The more recent authors I was missing was Maggie Stiefvater. Some of the YAs they picked I was definitely not into – hated The Belles, and some others were fine but not all time classics.
Susan Dexter – The Prince of Ill Luck. Although Wind-Witch and True Knight are also excellent. All from the mid 1990s.
I agree it’s hard not to say McKillip’s Riddle Master trilogy, but for a single recommendation I think it’s better not to be part of a series. I’ll go with Robin McKinley’s The Blue Sword.
On the Book Riot list, I think Assassin’s Apprentice, Kindred and The Left Hand of Darkness are older too.

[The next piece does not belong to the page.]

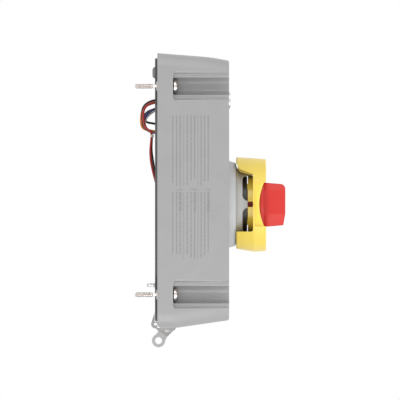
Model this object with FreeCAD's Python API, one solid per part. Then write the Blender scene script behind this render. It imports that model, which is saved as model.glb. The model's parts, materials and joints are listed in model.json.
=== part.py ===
"""Rotary isolator switch: a deep moulded cover that carries a padlockable rotary handle, a stacked rotary
switch, an indicator and its wiring.  It is fastened to a wall box by four captive screws.

Row frame, millimetres: +X to the operator's right, +Y into the wall, +Z up.  The origin is the centre of the
cover's rear rim plane.  The handle is drawn in a dial frame: its own z points at the operator and its own y
points up, with the shaft axis at its origin.
"""

import FreeCAD, Part
import math
import os

V = FreeCAD.Vector
AX, AY, AZ = V(1, 0, 0), V(0, 1, 0), V(0, 0, 1)
OUT = "parts"

# ---- driving dimensions ---------------------------------------------------------------------------------
COVER_TOP, COVER_BOTTOM = 134.0, -134.0     # rear rim, above and below the origin
COVER_HALF_WIDTH = 90.0                     # rear rim
COVER_DEPTH = 70.0
SIDE_TAPER = 5.0                            # lost per side from rim to face
TOP_KNEE_Y, TOP_KNEE_DROP, TOP_KNEE_R = 52.0, 4.1, 150.0   # where the top starts to round over
TOP_FACE_DROP = 7.4
HASP_PAD = 18.0                             # flat stretch of the bottom that carries the hasp
CORNER_R, FACE_EDGE_R, HEEL_R = 14.0, 2.0, 4.0
WALL = 3.5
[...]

Lois McMaster Bujold’s The Curse of Chalion and The Hallowed Hunt should go on there. It’s hard to pick with some of the authors. I might choose Sunshine over The Blue Sword for example, and The Wind Witch over The Prince of Ill Luck. Definitely Turner’s The Thief, and the Dalemark Quartet for Diana Wynne Jones. I also love Rosemary Kierstein, Violette Malan and Pamela Freeman’s Casting Trilogy.
This might have made more sense in the 1970s. But by the 1980s, there was nothing unusual about women fantasy authors, so a list of “best 50” or whatever will look a lot like the list of “best 50 fantasy novels”.
I’ve read (and finished) nine, started several more and dropped unfinished. Lots of obvious writers missing and lots of ‘what were they smoking?’ reactions. The criteria sounds like basic publishing puffery, so to me this just looks like a random grab of someone’s shelves.
I was going to suggest Vernon’s Digger, but it started in 2003… drat. Oh, how about an Andre Norton Witch World entry – Crystal Gryphon from 1972. Very influential writer and series, and this one stands alone fairly well.
So many choices, whatever one picks is going to seem nearly random. Pete Mack is right: there were oodles and oodles of female fantasy authors in tbe 80s, so it’s essentially impossible to narrow down a list.
I thought of DWJ, for example, but threw up my hands at the thought of picking one. Charmed Life is a good one, though I understand the suggestion for the Dalemark quartet. Those don’t feel like a cohesive work, though. Such disparity of style.